━━━ RECORDS SHOWN ━━━

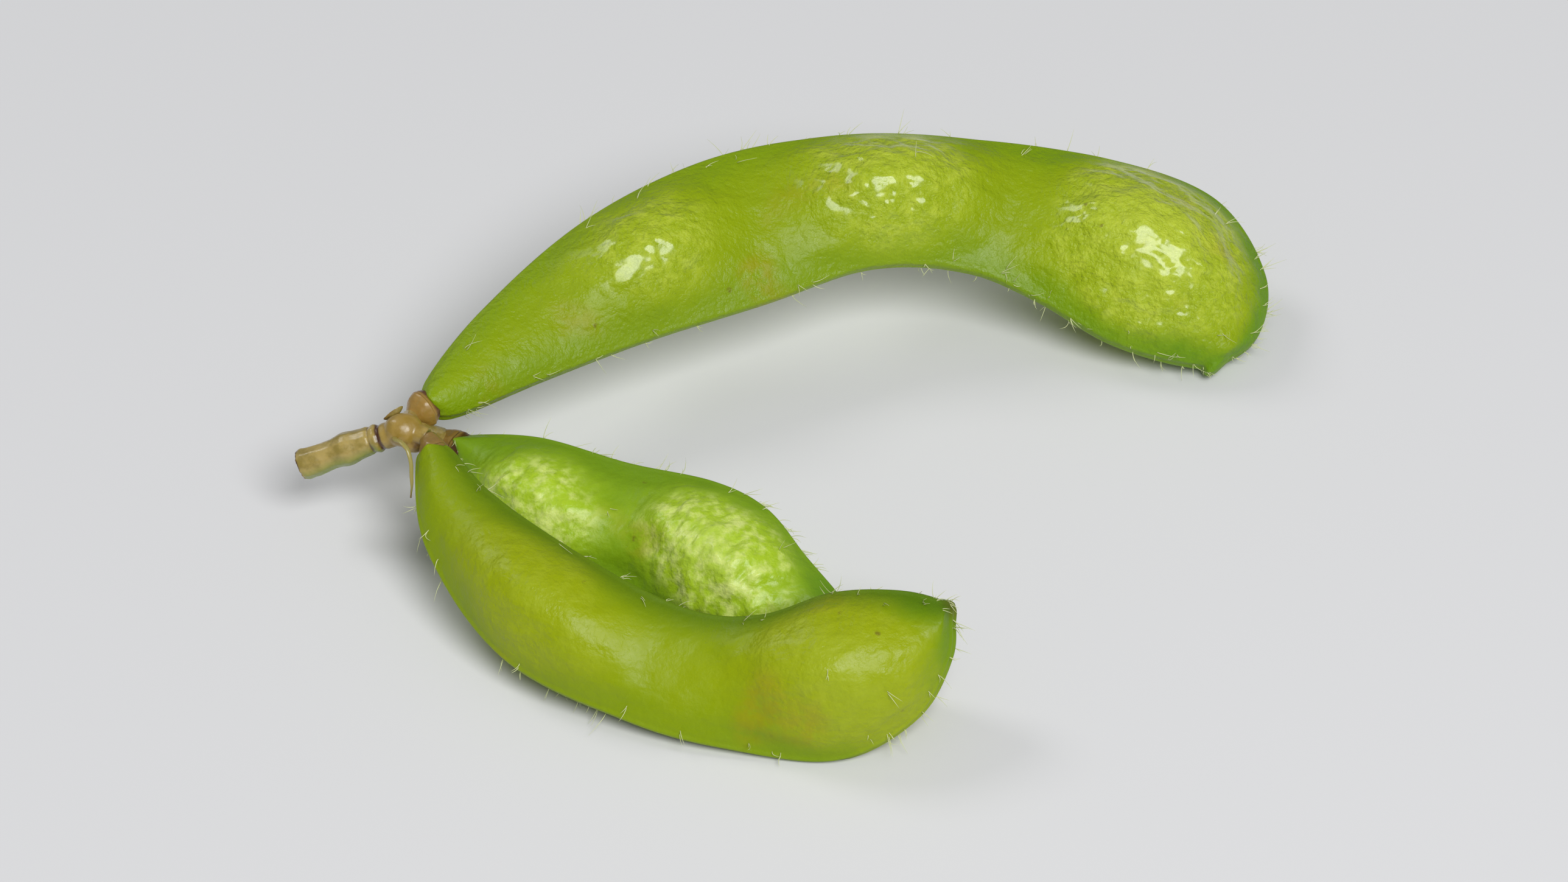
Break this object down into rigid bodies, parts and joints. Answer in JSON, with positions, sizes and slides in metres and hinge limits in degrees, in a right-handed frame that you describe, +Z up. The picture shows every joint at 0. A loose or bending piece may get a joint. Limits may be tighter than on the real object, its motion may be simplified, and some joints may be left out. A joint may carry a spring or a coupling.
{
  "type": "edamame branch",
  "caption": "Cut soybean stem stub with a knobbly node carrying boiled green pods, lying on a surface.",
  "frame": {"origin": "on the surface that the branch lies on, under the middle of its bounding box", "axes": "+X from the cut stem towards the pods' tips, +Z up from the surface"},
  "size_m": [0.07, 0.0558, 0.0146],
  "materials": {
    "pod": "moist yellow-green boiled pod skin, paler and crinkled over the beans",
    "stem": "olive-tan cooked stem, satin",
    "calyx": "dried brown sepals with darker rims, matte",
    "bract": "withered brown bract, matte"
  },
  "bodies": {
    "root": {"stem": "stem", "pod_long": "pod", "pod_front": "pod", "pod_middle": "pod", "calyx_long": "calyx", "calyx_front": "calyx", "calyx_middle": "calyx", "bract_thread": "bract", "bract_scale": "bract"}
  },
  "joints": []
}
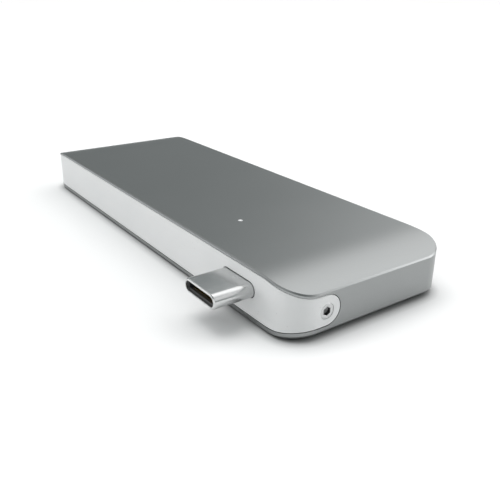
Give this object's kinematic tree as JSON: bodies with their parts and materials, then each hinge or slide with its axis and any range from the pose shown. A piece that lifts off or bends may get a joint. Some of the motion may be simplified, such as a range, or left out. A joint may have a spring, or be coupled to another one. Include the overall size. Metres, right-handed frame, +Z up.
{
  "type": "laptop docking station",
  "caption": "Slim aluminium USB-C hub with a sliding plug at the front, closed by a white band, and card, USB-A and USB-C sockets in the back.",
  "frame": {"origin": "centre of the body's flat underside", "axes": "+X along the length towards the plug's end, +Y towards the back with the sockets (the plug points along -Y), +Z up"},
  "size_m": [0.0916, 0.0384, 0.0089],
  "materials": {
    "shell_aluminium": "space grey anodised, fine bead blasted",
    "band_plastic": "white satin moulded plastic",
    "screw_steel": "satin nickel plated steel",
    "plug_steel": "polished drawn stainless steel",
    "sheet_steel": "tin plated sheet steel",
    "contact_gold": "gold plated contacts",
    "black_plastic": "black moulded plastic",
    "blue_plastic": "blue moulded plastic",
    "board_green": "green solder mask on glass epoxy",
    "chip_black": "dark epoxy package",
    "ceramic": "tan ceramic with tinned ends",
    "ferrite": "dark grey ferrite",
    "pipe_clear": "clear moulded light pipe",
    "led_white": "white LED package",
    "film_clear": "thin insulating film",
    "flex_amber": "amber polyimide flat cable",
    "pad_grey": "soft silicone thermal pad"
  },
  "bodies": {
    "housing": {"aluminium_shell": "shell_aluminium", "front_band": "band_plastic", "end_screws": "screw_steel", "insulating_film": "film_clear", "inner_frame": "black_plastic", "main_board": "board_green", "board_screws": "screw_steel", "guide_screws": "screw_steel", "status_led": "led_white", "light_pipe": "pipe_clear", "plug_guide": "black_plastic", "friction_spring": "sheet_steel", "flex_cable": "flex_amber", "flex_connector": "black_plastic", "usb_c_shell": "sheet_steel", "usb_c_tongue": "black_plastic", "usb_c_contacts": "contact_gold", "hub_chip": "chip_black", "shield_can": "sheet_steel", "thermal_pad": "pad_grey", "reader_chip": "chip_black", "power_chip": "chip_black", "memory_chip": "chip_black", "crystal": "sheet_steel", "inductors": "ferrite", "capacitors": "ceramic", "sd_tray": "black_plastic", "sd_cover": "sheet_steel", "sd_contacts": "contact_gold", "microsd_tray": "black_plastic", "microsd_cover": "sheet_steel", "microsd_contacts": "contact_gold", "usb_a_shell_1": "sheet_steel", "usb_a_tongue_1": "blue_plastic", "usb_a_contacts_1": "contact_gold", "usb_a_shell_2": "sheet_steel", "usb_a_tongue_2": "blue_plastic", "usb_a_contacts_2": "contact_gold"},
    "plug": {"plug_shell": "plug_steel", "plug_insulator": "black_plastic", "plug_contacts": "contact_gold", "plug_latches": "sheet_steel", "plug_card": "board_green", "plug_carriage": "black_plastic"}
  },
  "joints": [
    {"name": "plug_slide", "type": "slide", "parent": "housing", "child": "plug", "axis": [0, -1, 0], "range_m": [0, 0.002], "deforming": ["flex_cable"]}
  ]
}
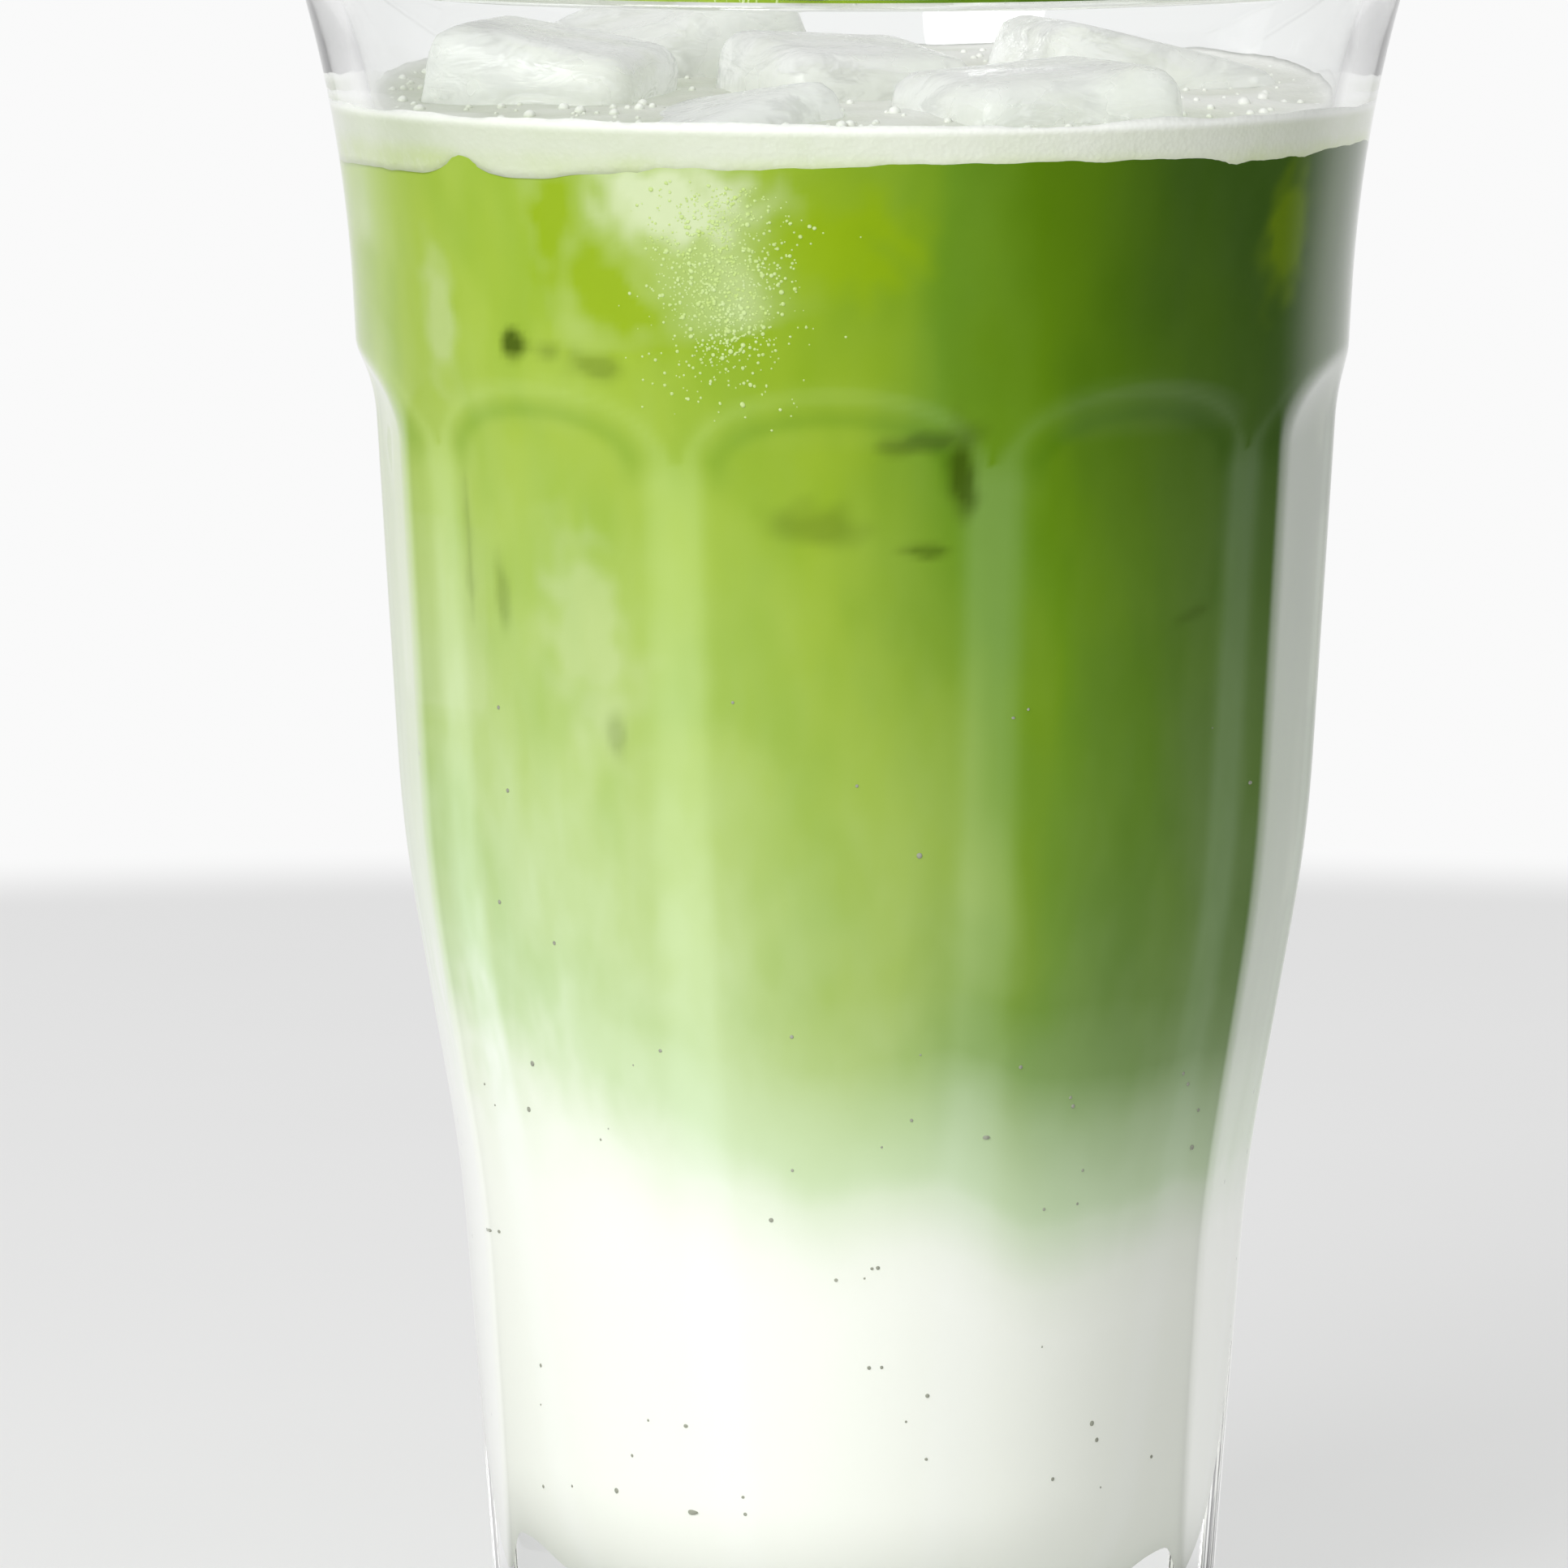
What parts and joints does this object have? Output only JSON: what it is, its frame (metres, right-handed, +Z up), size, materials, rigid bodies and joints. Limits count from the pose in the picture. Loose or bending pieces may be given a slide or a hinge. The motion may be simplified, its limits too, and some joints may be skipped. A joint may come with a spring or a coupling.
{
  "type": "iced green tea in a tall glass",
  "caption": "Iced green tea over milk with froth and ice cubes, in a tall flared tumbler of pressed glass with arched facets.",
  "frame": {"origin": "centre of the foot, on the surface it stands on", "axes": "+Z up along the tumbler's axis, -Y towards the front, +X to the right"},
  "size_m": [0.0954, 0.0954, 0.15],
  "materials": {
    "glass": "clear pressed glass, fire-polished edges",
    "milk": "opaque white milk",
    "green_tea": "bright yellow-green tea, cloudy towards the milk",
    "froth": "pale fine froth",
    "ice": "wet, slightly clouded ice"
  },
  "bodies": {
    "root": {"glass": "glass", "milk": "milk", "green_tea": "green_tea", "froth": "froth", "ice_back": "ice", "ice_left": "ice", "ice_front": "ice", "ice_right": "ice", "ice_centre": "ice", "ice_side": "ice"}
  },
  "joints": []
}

━━━

# [WHAT YOU ARE ASKED TO DO]
Pull every line containing the word "bending" out of the material.

# [TASK ANSWER]
Break this object down into rigid bodies, parts and joints. Answer in JSON, with positions, sizes and slides in metres and hinge limits in degrees, in a right-handed frame that you describe, +Z up. The picture shows every joint at 0. A loose or bending piece may get a joint. Limits may be tighter than on the real object, its motion may be simplified, and some joints may be left out. A joint may carry a spring or a coupling.
What parts and joints does this object have? Output only JSON: what it is, its frame (metres, right-handed, +Z up), size, materials, rigid bodies and joints. Limits count from the pose in the picture. Loose or bending pieces may be given a slide or a hinge. The motion may be simplified, its limits too, and some joints may be skipped. A joint may come with a spring or a coupling.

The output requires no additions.